Почти два с половиною года Державину удавалось сидеть в Сенате, словно в норе. Наконец, интрига довольно сложная выманила его оттуда. Зоричу, бывшему своему любимцу, Екатерина пожаловала огромное, так называемое Шкловское, имение в Могилевской губернии. Там Зорич и жил почти что на положении феодальном, как вдруг весной 1799 г. поступила от шкловских евреев жалоба на утеснения, им чинимые. Еврейские горести особенно близко принял к сердцу Кутайсов (возможно, что самая жалоба была подана не без его участия). Он рассчитывал, что в случае изобличения Зорича великолепное имение может быть взято в казну, а затем куплено им, Кутайсовым, за дешевую цену.

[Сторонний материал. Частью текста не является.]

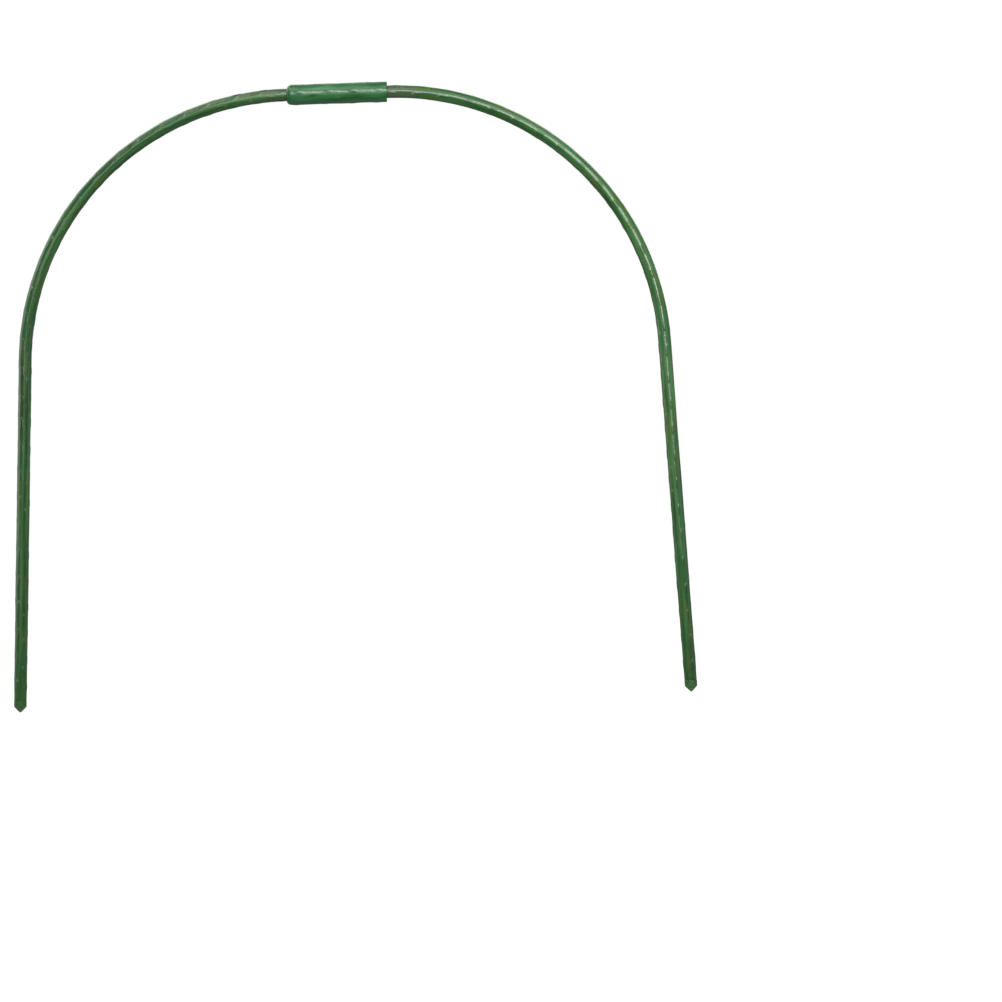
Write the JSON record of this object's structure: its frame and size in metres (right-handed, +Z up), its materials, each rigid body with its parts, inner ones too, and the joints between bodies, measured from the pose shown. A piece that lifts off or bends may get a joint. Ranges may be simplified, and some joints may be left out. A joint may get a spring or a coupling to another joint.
{
  "type": "garden hoop arch",
  "caption": "Garden arch of plastic-coated steel rod, pushed together in a soft sleeve at the crown, with pointed lower ends that press into the soil to carry netting or climbers.",
  "frame": {"origin": "midway between the tips of the two ground points, at their level", "axes": "+X across the arch from the left leg to the right leg, +Y away from a viewer in front, +Z up"},
  "size_m": [0.5996, 0.018, 0.543],
  "materials": {
    "rod_coating": "dark green polyethylene skin with moulded nubs, satin to glossy",
    "ground_point": "moulded green plastic, satin",
    "sleeve": "emerald green soft plastic, slightly wavy, semi-gloss",
    "steel_tube": "thin-walled welded tube, bright zinc",
    "end_plug": "moulded black plastic"
  },
  "bodies": {
    "left_half": {"left_core_tube": "steel_tube", "left_coating": "rod_coating", "left_ground_point": "ground_point", "left_end_plug": "end_plug"},
    "connector": {"connector_sleeve": "sleeve"},
    "right_half": {"right_core_tube": "steel_tube", "right_coating": "rod_coating", "right_ground_point": "ground_point", "right_end_plug": "end_plug"}
  },
  "joints": [
    {"name": "sleeve_twist", "type": "hinge", "parent": "left_half", "child": "connector", "pos_m": [0, 0, 0.534], "axis": [1, 0, 0], "continuous": true},
    {"name": "right_pull", "type": "slide", "parent": "connector", "child": "right_half", "axis": [1, 0, 0], "range_m": [0, 0.043]}
  ]
}
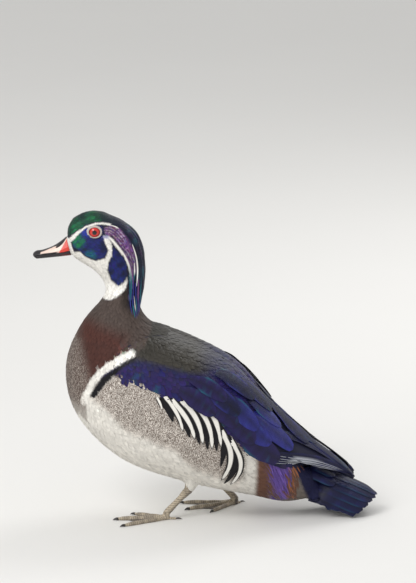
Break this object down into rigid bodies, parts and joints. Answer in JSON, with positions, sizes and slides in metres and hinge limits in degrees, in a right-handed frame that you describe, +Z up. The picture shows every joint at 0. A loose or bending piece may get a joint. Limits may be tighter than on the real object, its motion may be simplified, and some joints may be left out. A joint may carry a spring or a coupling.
{
  "type": "wood duck drake, life-size still model",
  "caption": "Crested drake wood duck standing in a slow stride, head high and tail low, as a still life-size museum model.",
  "frame": {"origin": "on the floor, under the middle of the bird's bounding box", "axes": "+Z up from the floor, the bird faces -X with its tail towards +X, and its left side is towards -Y"},
  "size_m": [0.363, 0.1406, 0.327],
  "materials": {
    "head_feathers": "short glossy feathers, green, blue and purple with white lines and a white throat",
    "crest_feathers": "long glossy hair-like feathers, blue-black and purple with white streaks",
    "bill_upper_horn": "satin horn, red at the root, pale on the sides, black ridge and nail",
    "bill_lower_horn": "satin black horn",
    "eye_glass": "wet red eye with a round black pupil under a clear cornea",
    "neck_feathers": "soft feathers, white in front and grey-brown below",
    "body_feathers": "overlapping feathers, chestnut breast, barred grey flanks, white belly",
    "wing_feathers": "glossy folded flight feathers, navy, purple and blue with silver edges",
    "tail_feathers": "stiff glossy blue-black feathers",
    "thigh_feathers": "soft off-white feathers",
    "leg_skin": "dull buff scaled skin with dark joints",
    "foot_skin": "dull buff scaled toes with dusky webs and dark claws"
  },
  "bodies": {
    "root": {"head": "head_feathers", "crest": "crest_feathers", "bill_upper": "bill_upper_horn", "bill_lower": "bill_lower_horn", "eye_left": "eye_glass", "eye_right": "eye_glass", "neck": "neck_feathers", "trunk": "body_feathers", "wing_left": "wing_feathers", "wing_right": "wing_feathers", "tail": "tail_feathers", "thigh_left": "thigh_feathers", "thigh_right": "thigh_feathers", "tarsus_left": "leg_skin", "tarsus_right": "leg_skin", "foot_left": "foot_skin", "foot_right": "foot_skin"}
  },
  "joints": []
}
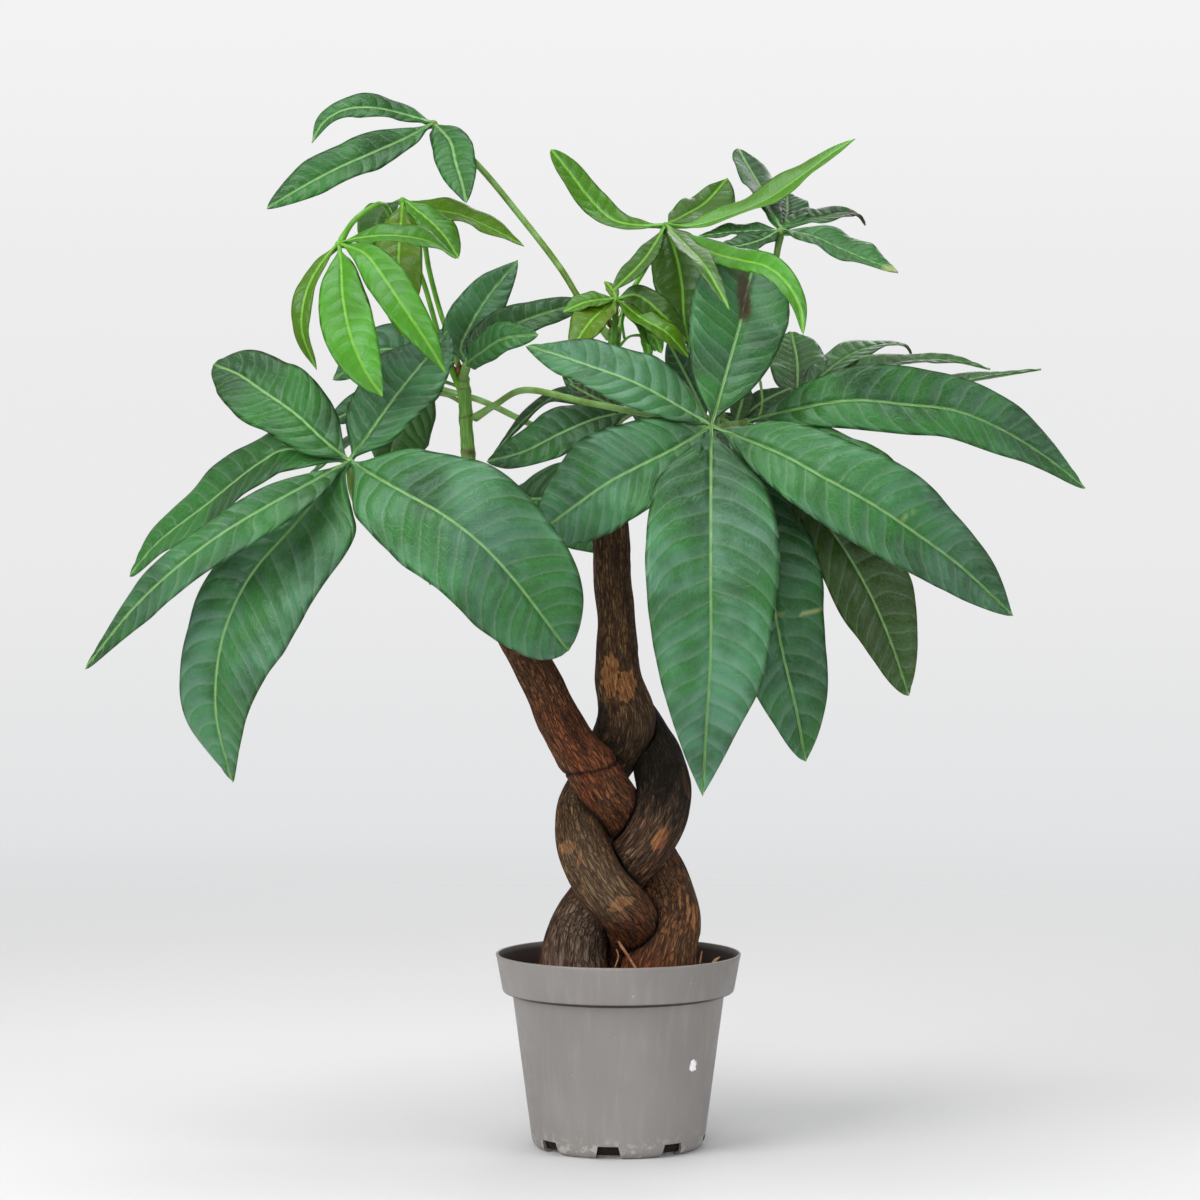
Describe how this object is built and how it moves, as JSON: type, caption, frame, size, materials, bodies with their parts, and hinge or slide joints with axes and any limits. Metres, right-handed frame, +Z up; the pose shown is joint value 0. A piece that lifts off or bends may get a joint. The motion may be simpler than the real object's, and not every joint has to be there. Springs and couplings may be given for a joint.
{
  "type": "potted money tree",
  "caption": "Potted money tree: braided woody trunks in a tapered plastic nursery pot with a rim band, green shoots and large palmate leaves with waved leaflets.",
  "frame": {"origin": "centre of the underside of the pot, on the surface that it stands on", "axes": "+Z up; the side seen in the picture faces -Y, with +X to the right"},
  "size_m": [0.4737, 0.3568, 0.5146],
  "materials": {
    "pot": "satin",
    "soil": "matte",
    "bark_left": "matte",
    "bark_middle": "matte",
    "bark_right": "matte",
    "shoot": "satin",
    "leaf_mature": "satin",
    "leaf_young": "satin"
  },
  "bodies": {
    "root": {"pot": "pot", "soil": "soil", "trunk_left": "bark_left", "trunk_middle": "bark_middle", "trunk_right": "bark_right", "shoot_left": "shoot", "shoot_middle": "shoot", "shoot_right": "shoot", "leaf_front_right": "leaf_mature", "leaf_right": "leaf_mature", "leaf_right_back": "leaf_mature", "leaf_upper_right": "leaf_mature", "leaf_top": "leaf_young", "leaf_top_left": "leaf_mature", "leaf_left_hanging": "leaf_young", "leaf_left_upper": "leaf_young", "leaf_front_left": "leaf_mature", "leaf_left_crown": "leaf_mature", "leaf_left_back": "leaf_mature", "leaf_middle_back": "leaf_mature", "leaf_middle_crown": "leaf_young", "leaf_back_left": "leaf_mature", "leaf_back_right": "leaf_mature"}
  },
  "joints": []
}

Надобно было произвести в Шклове следствие, и Кутайсов старался придумать, кого бы туда послать. Меж тем в Сенате должно было решиться старое, двенадцатилетнее дело о взыскании в казну 300 000 рублей с тамбовского купца Бородина, того самого, из-за которого Державин лишился своего губернаторства. Дело возникло еще по жалобе Державина. Чтоб решить его в пользу ответчика, покровители Бородина Гудович, Завадовский и Васильев (ныне уже барон) мечтали на это время удалить Державина из столицы. Они-то и присоветовали Кутайсову отправить его в Белоруссию: Завадовский по личному опыту знал, что Державин — «следователь жестокосердый». Словом, в июне месяце государь, по просьбе Кутайсова, послал Державина в Шклов. Но Державин, прибыв на место (и кстати сказать — дорогою заведя небольшой роман), установил, что и Зорич имеет столько же оснований жаловаться на евреев, как они на него. Такой исход следствия Кутайсову оказался не на руку. Последовало высочайшее повеление Державину вернуться в Петербург.